- **Task description**:
Identify the line that contains "Break this object" in the material. Output it and every line after it, unchanged, through the end.

Records that describe objects:

+ + + + + + +

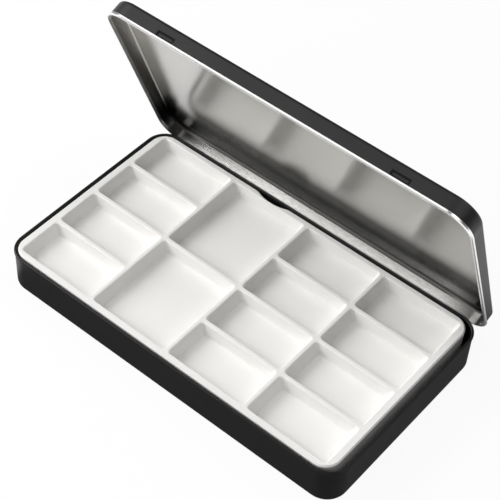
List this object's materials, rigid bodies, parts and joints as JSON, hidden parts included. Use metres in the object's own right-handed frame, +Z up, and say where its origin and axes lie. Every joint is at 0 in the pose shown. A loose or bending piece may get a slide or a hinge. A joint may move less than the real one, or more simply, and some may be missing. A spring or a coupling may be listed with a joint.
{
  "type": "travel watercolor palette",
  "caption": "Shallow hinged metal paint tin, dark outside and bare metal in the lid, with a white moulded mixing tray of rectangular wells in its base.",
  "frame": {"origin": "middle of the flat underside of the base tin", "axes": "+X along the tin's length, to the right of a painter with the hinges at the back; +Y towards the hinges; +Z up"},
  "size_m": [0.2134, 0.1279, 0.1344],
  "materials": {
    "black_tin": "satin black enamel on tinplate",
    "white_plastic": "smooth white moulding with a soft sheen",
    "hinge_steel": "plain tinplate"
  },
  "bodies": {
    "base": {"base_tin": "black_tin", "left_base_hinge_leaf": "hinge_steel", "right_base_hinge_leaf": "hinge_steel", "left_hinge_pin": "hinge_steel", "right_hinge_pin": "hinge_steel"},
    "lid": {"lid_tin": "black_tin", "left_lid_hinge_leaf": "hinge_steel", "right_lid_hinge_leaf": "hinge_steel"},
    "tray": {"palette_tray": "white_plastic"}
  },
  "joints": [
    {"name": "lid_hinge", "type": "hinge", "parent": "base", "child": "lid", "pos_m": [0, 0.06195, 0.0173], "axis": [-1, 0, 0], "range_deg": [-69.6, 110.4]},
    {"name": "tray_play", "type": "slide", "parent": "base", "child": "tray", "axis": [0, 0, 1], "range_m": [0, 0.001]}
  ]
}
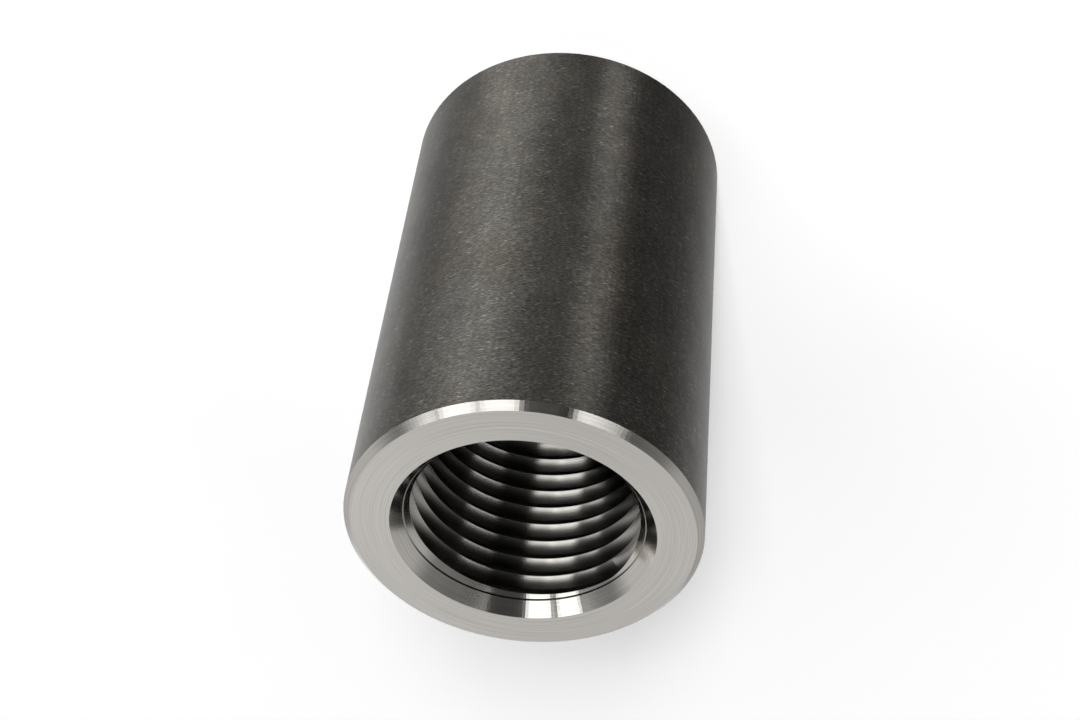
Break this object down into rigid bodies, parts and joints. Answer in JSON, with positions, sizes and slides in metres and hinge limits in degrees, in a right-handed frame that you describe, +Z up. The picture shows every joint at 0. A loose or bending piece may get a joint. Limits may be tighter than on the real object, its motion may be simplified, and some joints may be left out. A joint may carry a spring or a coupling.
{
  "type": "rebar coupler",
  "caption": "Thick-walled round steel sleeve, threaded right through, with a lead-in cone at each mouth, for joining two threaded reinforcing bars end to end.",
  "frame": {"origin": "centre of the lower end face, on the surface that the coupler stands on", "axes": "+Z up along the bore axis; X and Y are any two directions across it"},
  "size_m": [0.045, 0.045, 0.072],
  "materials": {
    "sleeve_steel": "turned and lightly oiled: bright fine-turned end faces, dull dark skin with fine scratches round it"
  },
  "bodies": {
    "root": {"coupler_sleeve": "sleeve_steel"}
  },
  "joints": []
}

+ + + + + + +

- **Task output**:
Break this object down into rigid bodies, parts and joints. Answer in JSON, with positions, sizes and slides in metres and hinge limits in degrees, in a right-handed frame that you describe, +Z up. The picture shows every joint at 0. A loose or bending piece may get a joint. Limits may be tighter than on the real object, its motion may be simplified, and some joints may be left out. A joint may carry a spring or a coupling.
{
  "type": "rebar coupler",
  "caption": "Thick-walled round steel sleeve, threaded right through, with a lead-in cone at each mouth, for joining two threaded reinforcing bars end to end.",
  "frame": {"origin": "centre of the lower end face, on the surface that the coupler stands on", "axes": "+Z up along the bore axis; X and Y are any two directions across it"},
  "size_m": [0.045, 0.045, 0.072],
  "materials": {
    "sleeve_steel": "turned and lightly oiled: bright fine-turned end faces, dull dark skin with fine scratches round it"
  },
  "bodies": {
    "root": {"coupler_sleeve": "sleeve_steel"}
  },
  "joints": []
}